Free Speech Reminders
Incidents lately:
An Asian, progressive professor at Yale was doxxed when students discovered her very nasty pseudonymous Yelp reviews.
June Chu, dean of Pierson College at Yale University, apologized last Saturday for her Yelp comments which included calling people “white trash,” “sketchy” and “low-class folks,” the Yale Daily News reported. Chu was placed on leave this week and will not take part in Commencement activities, according to an email sent to students by Head of College Stephen Davis, Yale Daily News reported.
Plus a Breitbart reporter is suing a reporter at conservative anti-Trump magazine Fusion, for saying she is racist for making the OK symbol in a picture.
In the complaint, shared with BuzzFeed News, lawyers for Cassandra Fairbanks allege that Emma Roller, the Fusion journalist, defamed their client when she tweeted an image of Fairbanks at the White House making what Roller claimed in a caption is a “white power hand gesture.”
Fairbanks is represented by Robert Barnes, a Malibu attorney best known for high-profile clients such as Wesley Snipes and Ralph Nader. In the suit, Barnes pits “independent, outsider writers, scribes, advocates, and journalists… a new media” against an “increasingly distrusted elite-backed press.” Mainstream media organizations “view the First Amendment as a wholly owned property of elite-backed journalists to smear and slime their adversaries at will,” the complaint reads. “The First Amendment is meant to protect the Cassandra Fairbanks’ of the journalism world: independent, alternative voices of truth in a sea of fake news.”
Yeah, the lawyer is declaring the importance of the First Amendment as he sues a reporter for saying something he doesn’t like.
(The actual issue seems to be that the alt-right is having fun appropriating “normie” symbols - like Pepe, Taylor Swift, milk, and now the OK hand sign - knowing that social justice opponents will treat this as credible, and throw another totem of mundane culture overboard because it had been infected by racists. Alt-right-adjacent like Fairbanks types help this along, and then are shocked when their opponents read them as participating in racist signalling. It’s dumb all around.)
Anyway, I’m not going to do the “no one is talking about this” whine because I have no idea what all the discourse is. But I haven’t seen many references to either of these on rationalist tumblr myself at least.
And it’s an important reminder that in any battle over “free speech”, a large portion of those defenders are completely opportunistic partisans who will abandon this principle when they are offended. (Or who will use the defense that they are “only highlighting the hypocrisy of their opponents”… by being massively hypocritical themselves.)

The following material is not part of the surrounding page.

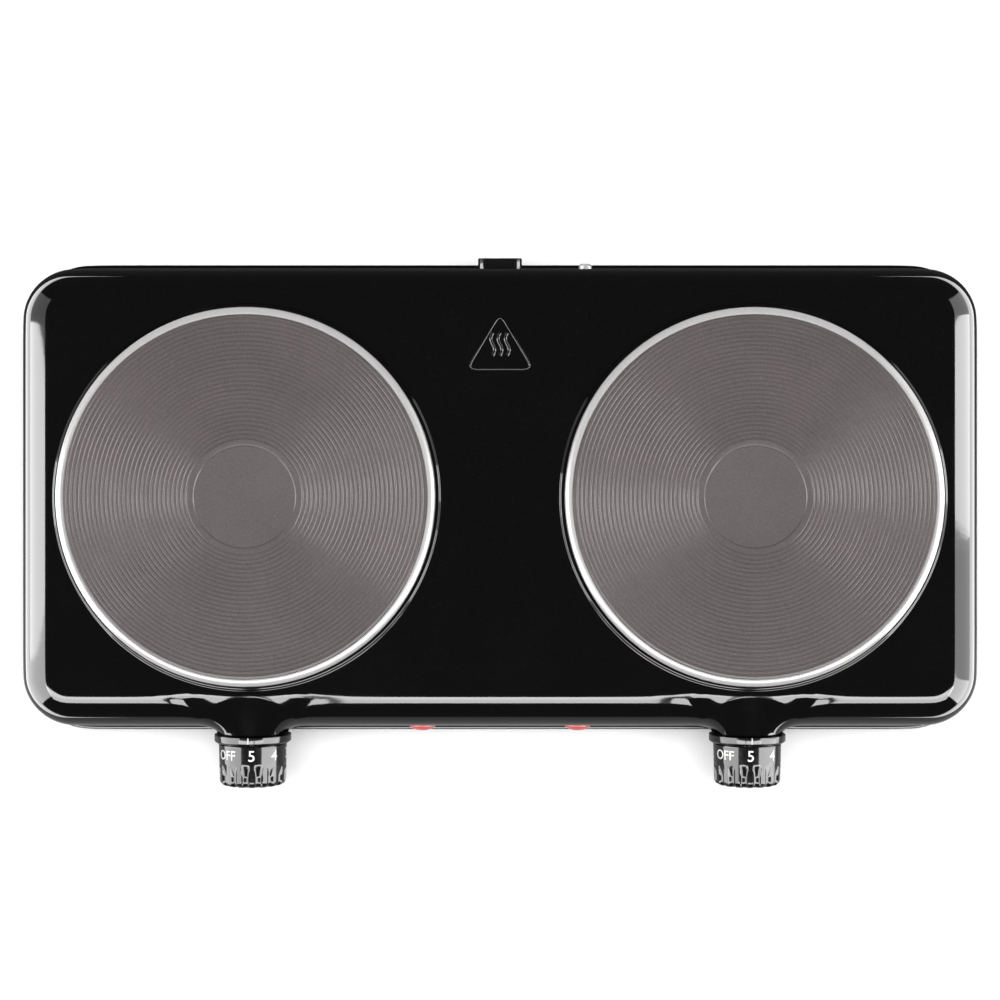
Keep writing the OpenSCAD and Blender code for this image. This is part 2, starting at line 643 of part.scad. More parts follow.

This does not mean that no one values Free Speech qua itself. There are clearly some principled defenders. But it’s really not very many. It’s certainly not as many as those who are shouting Free Speech as a defense in any particular controversy.
…so?
That sounds glib, but it’s a sincere question. It is true of any principle that, at a given moment, many of those defending it will be “people who are personally profiting from it right now” rather than “people who have made a sincere ideological commitment.” This tells us nothing about the principle’s value.
“Some shitty people are on your side for bad reasons” is one of the world’s least convincing arguments.